**WORK TO DO**
Reproduce the complete listing without any deviation.

*** INPUT ROWS ***

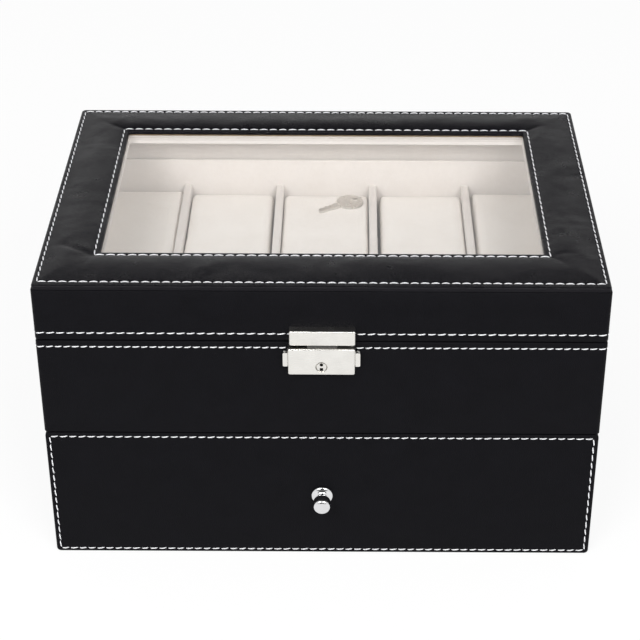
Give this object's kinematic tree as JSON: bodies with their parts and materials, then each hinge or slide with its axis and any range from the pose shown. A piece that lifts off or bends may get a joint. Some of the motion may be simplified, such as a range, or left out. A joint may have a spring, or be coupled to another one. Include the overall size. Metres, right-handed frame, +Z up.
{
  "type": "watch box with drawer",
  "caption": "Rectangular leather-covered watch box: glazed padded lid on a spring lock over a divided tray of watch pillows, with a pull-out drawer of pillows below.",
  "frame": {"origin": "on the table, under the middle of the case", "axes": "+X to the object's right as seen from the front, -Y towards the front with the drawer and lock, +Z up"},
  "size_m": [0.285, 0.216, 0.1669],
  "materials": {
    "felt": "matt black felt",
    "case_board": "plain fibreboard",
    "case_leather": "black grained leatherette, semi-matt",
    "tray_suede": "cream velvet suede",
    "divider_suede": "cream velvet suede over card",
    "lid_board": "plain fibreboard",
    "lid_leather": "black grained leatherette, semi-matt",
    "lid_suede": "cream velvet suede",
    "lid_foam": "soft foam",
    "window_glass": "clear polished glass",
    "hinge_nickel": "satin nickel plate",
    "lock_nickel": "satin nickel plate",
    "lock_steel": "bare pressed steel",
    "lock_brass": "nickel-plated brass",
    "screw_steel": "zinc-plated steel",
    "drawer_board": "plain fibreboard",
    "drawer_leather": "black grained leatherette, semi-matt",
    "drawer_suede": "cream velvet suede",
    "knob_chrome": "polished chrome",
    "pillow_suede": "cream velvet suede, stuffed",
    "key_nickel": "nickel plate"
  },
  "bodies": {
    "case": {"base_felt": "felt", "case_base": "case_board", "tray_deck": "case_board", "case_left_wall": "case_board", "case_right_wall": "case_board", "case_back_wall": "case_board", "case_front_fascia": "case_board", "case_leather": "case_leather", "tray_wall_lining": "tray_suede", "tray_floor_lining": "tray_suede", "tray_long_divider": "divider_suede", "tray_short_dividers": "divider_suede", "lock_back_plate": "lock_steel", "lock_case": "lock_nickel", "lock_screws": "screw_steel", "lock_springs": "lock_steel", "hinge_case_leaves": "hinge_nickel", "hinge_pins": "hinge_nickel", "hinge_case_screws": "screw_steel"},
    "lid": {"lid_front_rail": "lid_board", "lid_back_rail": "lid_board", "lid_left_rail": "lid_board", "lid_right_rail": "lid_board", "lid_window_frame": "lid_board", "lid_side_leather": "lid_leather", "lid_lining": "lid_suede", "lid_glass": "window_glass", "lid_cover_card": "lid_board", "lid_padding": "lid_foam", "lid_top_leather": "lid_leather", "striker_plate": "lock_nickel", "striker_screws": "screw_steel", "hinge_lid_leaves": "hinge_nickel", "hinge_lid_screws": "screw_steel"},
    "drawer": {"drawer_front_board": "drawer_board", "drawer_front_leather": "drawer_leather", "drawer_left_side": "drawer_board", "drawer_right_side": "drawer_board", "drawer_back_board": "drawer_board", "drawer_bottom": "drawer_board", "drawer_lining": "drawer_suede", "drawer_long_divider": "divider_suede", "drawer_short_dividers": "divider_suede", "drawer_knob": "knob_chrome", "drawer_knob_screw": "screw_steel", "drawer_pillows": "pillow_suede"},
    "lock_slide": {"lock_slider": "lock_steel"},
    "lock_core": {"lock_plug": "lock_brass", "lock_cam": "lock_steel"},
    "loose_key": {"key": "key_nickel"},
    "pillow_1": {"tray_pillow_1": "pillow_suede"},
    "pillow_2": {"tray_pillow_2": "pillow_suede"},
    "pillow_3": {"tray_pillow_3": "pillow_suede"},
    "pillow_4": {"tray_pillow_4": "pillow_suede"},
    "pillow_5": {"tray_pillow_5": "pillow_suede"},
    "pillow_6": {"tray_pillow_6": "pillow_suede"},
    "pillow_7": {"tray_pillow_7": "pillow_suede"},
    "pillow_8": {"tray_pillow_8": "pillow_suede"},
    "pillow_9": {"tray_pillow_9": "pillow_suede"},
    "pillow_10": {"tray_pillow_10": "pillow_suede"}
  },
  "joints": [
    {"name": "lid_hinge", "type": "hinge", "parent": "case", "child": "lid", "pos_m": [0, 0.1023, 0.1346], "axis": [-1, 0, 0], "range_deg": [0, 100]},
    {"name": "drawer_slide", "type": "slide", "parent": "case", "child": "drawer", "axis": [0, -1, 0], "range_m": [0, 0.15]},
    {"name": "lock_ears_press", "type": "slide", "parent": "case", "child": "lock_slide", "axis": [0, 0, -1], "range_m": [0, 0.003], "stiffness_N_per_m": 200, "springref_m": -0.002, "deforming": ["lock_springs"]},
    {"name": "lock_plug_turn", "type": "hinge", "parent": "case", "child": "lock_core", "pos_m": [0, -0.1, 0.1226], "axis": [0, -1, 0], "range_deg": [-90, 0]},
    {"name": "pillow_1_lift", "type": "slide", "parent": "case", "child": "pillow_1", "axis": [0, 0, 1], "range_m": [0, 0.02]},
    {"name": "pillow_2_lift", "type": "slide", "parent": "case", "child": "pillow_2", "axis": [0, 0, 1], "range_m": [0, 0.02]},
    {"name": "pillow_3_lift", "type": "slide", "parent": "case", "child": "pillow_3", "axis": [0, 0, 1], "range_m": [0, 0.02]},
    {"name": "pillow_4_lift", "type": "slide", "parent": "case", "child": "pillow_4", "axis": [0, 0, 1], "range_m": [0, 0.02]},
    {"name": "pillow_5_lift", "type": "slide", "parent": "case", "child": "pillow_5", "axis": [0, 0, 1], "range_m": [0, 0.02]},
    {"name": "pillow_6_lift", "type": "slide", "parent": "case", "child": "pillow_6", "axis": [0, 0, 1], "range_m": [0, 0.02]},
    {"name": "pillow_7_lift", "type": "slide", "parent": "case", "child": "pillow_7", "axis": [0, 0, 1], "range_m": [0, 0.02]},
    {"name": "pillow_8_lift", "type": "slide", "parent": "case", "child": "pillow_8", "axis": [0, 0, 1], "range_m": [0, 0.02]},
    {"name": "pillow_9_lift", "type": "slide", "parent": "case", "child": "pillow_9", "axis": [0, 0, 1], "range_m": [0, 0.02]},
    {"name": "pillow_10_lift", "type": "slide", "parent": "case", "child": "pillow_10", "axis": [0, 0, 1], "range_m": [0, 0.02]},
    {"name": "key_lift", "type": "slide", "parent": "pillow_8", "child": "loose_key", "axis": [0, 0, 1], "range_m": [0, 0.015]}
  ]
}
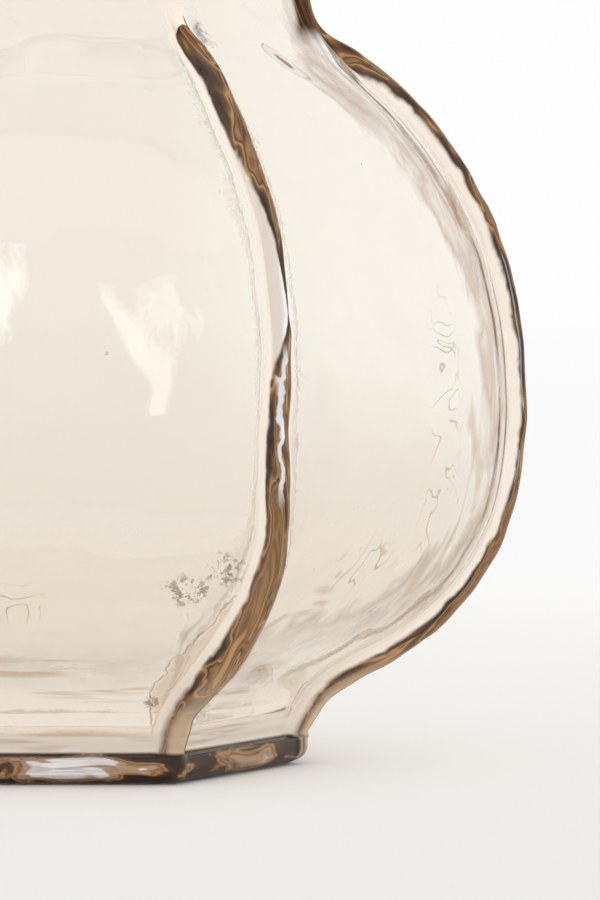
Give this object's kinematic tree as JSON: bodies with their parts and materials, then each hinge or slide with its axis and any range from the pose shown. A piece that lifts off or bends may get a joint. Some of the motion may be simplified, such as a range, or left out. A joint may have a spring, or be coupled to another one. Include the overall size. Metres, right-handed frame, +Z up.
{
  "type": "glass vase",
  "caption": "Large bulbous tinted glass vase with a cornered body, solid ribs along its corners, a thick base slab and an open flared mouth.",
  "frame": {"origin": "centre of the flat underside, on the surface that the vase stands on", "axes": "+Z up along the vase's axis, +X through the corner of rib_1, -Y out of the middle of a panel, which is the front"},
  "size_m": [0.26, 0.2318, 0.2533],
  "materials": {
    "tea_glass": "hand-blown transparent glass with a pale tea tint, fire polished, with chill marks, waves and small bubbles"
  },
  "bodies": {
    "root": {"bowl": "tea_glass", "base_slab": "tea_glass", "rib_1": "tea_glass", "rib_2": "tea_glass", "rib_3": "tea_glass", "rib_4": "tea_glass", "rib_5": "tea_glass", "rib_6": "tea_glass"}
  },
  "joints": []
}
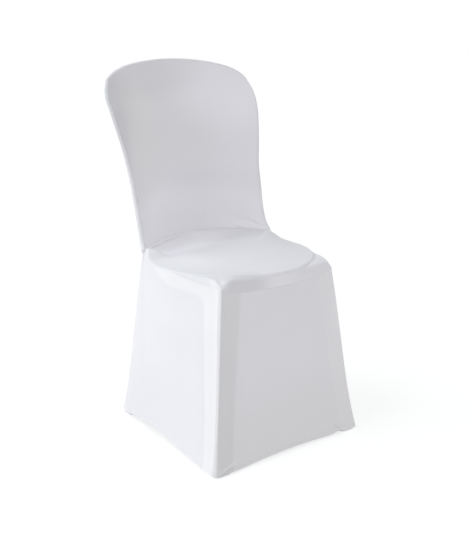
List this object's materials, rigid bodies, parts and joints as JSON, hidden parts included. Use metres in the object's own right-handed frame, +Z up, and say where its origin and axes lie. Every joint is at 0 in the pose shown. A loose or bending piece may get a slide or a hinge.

***

**ANSWER IN FULL**
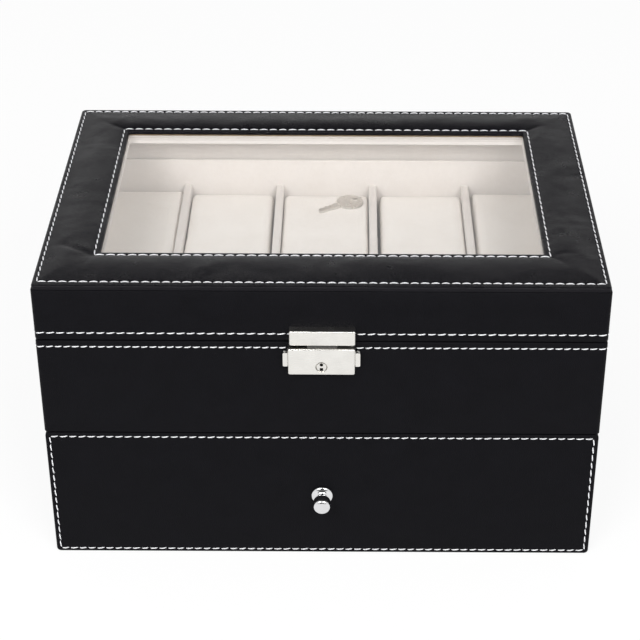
Give this object's kinematic tree as JSON: bodies with their parts and materials, then each hinge or slide with its axis and any range from the pose shown. A piece that lifts off or bends may get a joint. Some of the motion may be simplified, such as a range, or left out. A joint may have a spring, or be coupled to another one. Include the overall size. Metres, right-handed frame, +Z up.
{
  "type": "watch box with drawer",
  "caption": "Rectangular leather-covered watch box: glazed padded lid on a spring lock over a divided tray of watch pillows, with a pull-out drawer of pillows below.",
  "frame": {"origin": "on the table, under the middle of the case", "axes": "+X to the object's right as seen from the front, -Y towards the front with the drawer and lock, +Z up"},
  "size_m": [0.285, 0.216, 0.1669],
  "materials": {
    "felt": "matt black felt",
    "case_board": "plain fibreboard",
    "case_leather": "black grained leatherette, semi-matt",
    "tray_suede": "cream velvet suede",
    "divider_suede": "cream velvet suede over card",
    "lid_board": "plain fibreboard",
    "lid_leather": "black grained leatherette, semi-matt",
    "lid_suede": "cream velvet suede",
    "lid_foam": "soft foam",
    "window_glass": "clear polished glass",
    "hinge_nickel": "satin nickel plate",
    "lock_nickel": "satin nickel plate",
    "lock_steel": "bare pressed steel",
    "lock_brass": "nickel-plated brass",
    "screw_steel": "zinc-plated steel",
    "drawer_board": "plain fibreboard",
    "drawer_leather": "black grained leatherette, semi-matt",
    "drawer_suede": "cream velvet suede",
    "knob_chrome": "polished chrome",
    "pillow_suede": "cream velvet suede, stuffed",
    "key_nickel": "nickel plate"
  },
  "bodies": {
    "case": {"base_felt": "felt", "case_base": "case_board", "tray_deck": "case_board", "case_left_wall": "case_board", "case_right_wall": "case_board", "case_back_wall": "case_board", "case_front_fascia": "case_board", "case_leather": "case_leather", "tray_wall_lining": "tray_suede", "tray_floor_lining": "tray_suede", "tray_long_divider": "divider_suede", "tray_short_dividers": "divider_suede", "lock_back_plate": "lock_steel", "lock_case": "lock_nickel", "lock_screws": "screw_steel", "lock_springs": "lock_steel", "hinge_case_leaves": "hinge_nickel", "hinge_pins": "hinge_nickel", "hinge_case_screws": "screw_steel"},
    "lid": {"lid_front_rail": "lid_board", "lid_back_rail": "lid_board", "lid_left_rail": "lid_board", "lid_right_rail": "lid_board", "lid_window_frame": "lid_board", "lid_side_leather": "lid_leather", "lid_lining": "lid_suede", "lid_glass": "window_glass", "lid_cover_card": "lid_board", "lid_padding": "lid_foam", "lid_top_leather": "lid_leather", "striker_plate": "lock_nickel", "striker_screws": "screw_steel", "hinge_lid_leaves": "hinge_nickel", "hinge_lid_screws": "screw_steel"},
    "drawer": {"drawer_front_board": "drawer_board", "drawer_front_leather": "drawer_leather", "drawer_left_side": "drawer_board", "drawer_right_side": "drawer_board", "drawer_back_board": "drawer_board", "drawer_bottom": "drawer_board", "drawer_lining": "drawer_suede", "drawer_long_divider": "divider_suede", "drawer_short_dividers": "divider_suede", "drawer_knob": "knob_chrome", "drawer_knob_screw": "screw_steel", "drawer_pillows": "pillow_suede"},
    "lock_slide": {"lock_slider": "lock_steel"},
    "lock_core": {"lock_plug": "lock_brass", "lock_cam": "lock_steel"},
    "loose_key": {"key": "key_nickel"},
    "pillow_1": {"tray_pillow_1": "pillow_suede"},
    "pillow_2": {"tray_pillow_2": "pillow_suede"},
    "pillow_3": {"tray_pillow_3": "pillow_suede"},
    "pillow_4": {"tray_pillow_4": "pillow_suede"},
    "pillow_5": {"tray_pillow_5": "pillow_suede"},
    "pillow_6": {"tray_pillow_6": "pillow_suede"},
    "pillow_7": {"tray_pillow_7": "pillow_suede"},
    "pillow_8": {"tray_pillow_8": "pillow_suede"},
    "pillow_9": {"tray_pillow_9": "pillow_suede"},
    "pillow_10": {"tray_pillow_10": "pillow_suede"}
  },
  "joints": [
    {"name": "lid_hinge", "type": "hinge", "parent": "case", "child": "lid", "pos_m": [0, 0.1023, 0.1346], "axis": [-1, 0, 0], "range_deg": [0, 100]},
    {"name": "drawer_slide", "type": "slide", "parent": "case", "child": "drawer", "axis": [0, -1, 0], "range_m": [0, 0.15]},
    {"name": "lock_ears_press", "type": "slide", "parent": "case", "child": "lock_slide", "axis": [0, 0, -1], "range_m": [0, 0.003], "stiffness_N_per_m": 200, "springref_m": -0.002, "deforming": ["lock_springs"]},
    {"name": "lock_plug_turn", "type": "hinge", "parent": "case", "child": "lock_core", "pos_m": [0, -0.1, 0.1226], "axis": [0, -1, 0], "range_deg": [-90, 0]},
    {"name": "pillow_1_lift", "type": "slide", "parent": "case", "child": "pillow_1", "axis": [0, 0, 1], "range_m": [0, 0.02]},
    {"name": "pillow_2_lift", "type": "slide", "parent": "case", "child": "pillow_2", "axis": [0, 0, 1], "range_m": [0, 0.02]},
    {"name": "pillow_3_lift", "type": "slide", "parent": "case", "child": "pillow_3", "axis": [0, 0, 1], "range_m": [0, 0.02]},
    {"name": "pillow_4_lift", "type": "slide", "parent": "case", "child": "pillow_4", "axis": [0, 0, 1], "range_m": [0, 0.02]},
    {"name": "pillow_5_lift", "type": "slide", "parent": "case", "child": "pillow_5", "axis": [0, 0, 1], "range_m": [0, 0.02]},
    {"name": "pillow_6_lift", "type": "slide", "parent": "case", "child": "pillow_6", "axis": [0, 0, 1], "range_m": [0, 0.02]},
    {"name": "pillow_7_lift", "type": "slide", "parent": "case", "child": "pillow_7", "axis": [0, 0, 1], "range_m": [0, 0.02]},
    {"name": "pillow_8_lift", "type": "slide", "parent": "case", "child": "pillow_8", "axis": [0, 0, 1], "range_m": [0, 0.02]},
    {"name": "pillow_9_lift", "type": "slide", "parent": "case", "child": "pillow_9", "axis": [0, 0, 1], "range_m": [0, 0.02]},
    {"name": "pillow_10_lift", "type": "slide", "parent": "case", "child": "pillow_10", "axis": [0, 0, 1], "range_m": [0, 0.02]},
    {"name": "key_lift", "type": "slide", "parent": "pillow_8", "child": "loose_key", "axis": [0, 0, 1], "range_m": [0, 0.015]}
  ]
}
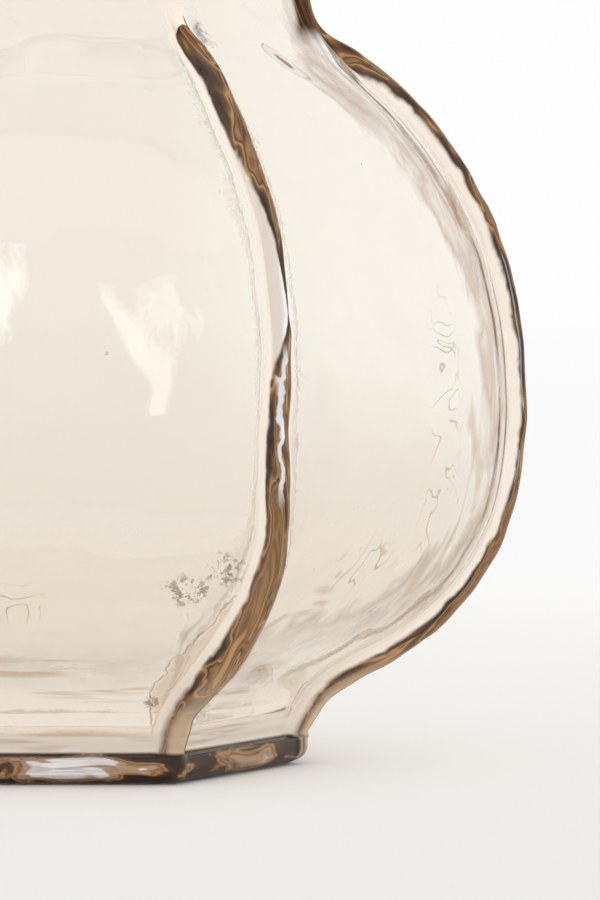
Give this object's kinematic tree as JSON: bodies with their parts and materials, then each hinge or slide with its axis and any range from the pose shown. A piece that lifts off or bends may get a joint. Some of the motion may be simplified, such as a range, or left out. A joint may have a spring, or be coupled to another one. Include the overall size. Metres, right-handed frame, +Z up.
{
  "type": "glass vase",
  "caption": "Large bulbous tinted glass vase with a cornered body, solid ribs along its corners, a thick base slab and an open flared mouth.",
  "frame": {"origin": "centre of the flat underside, on the surface that the vase stands on", "axes": "+Z up along the vase's axis, +X through the corner of rib_1, -Y out of the middle of a panel, which is the front"},
  "size_m": [0.26, 0.2318, 0.2533],
  "materials": {
    "tea_glass": "hand-blown transparent glass with a pale tea tint, fire polished, with chill marks, waves and small bubbles"
  },
  "bodies": {
    "root": {"bowl": "tea_glass", "base_slab": "tea_glass", "rib_1": "tea_glass", "rib_2": "tea_glass", "rib_3": "tea_glass", "rib_4": "tea_glass", "rib_5": "tea_glass", "rib_6": "tea_glass"}
  },
  "joints": []
}
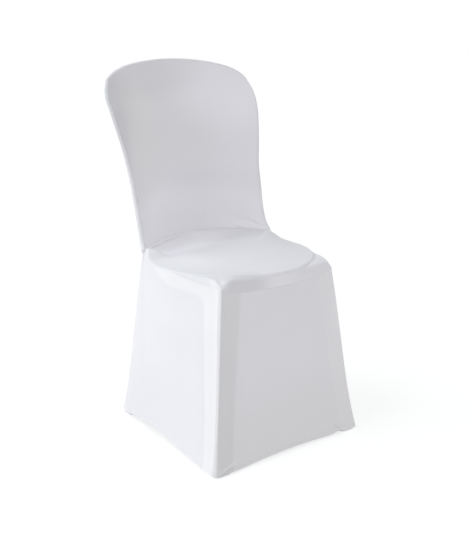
List this object's materials, rigid bodies, parts and joints as JSON, hidden parts included. Use metres in the object's own right-handed frame, +Z up, and say where its origin and axes lie. Every joint is at 0 in the pose shown. A loose or bending piece may get a slide or a hinge.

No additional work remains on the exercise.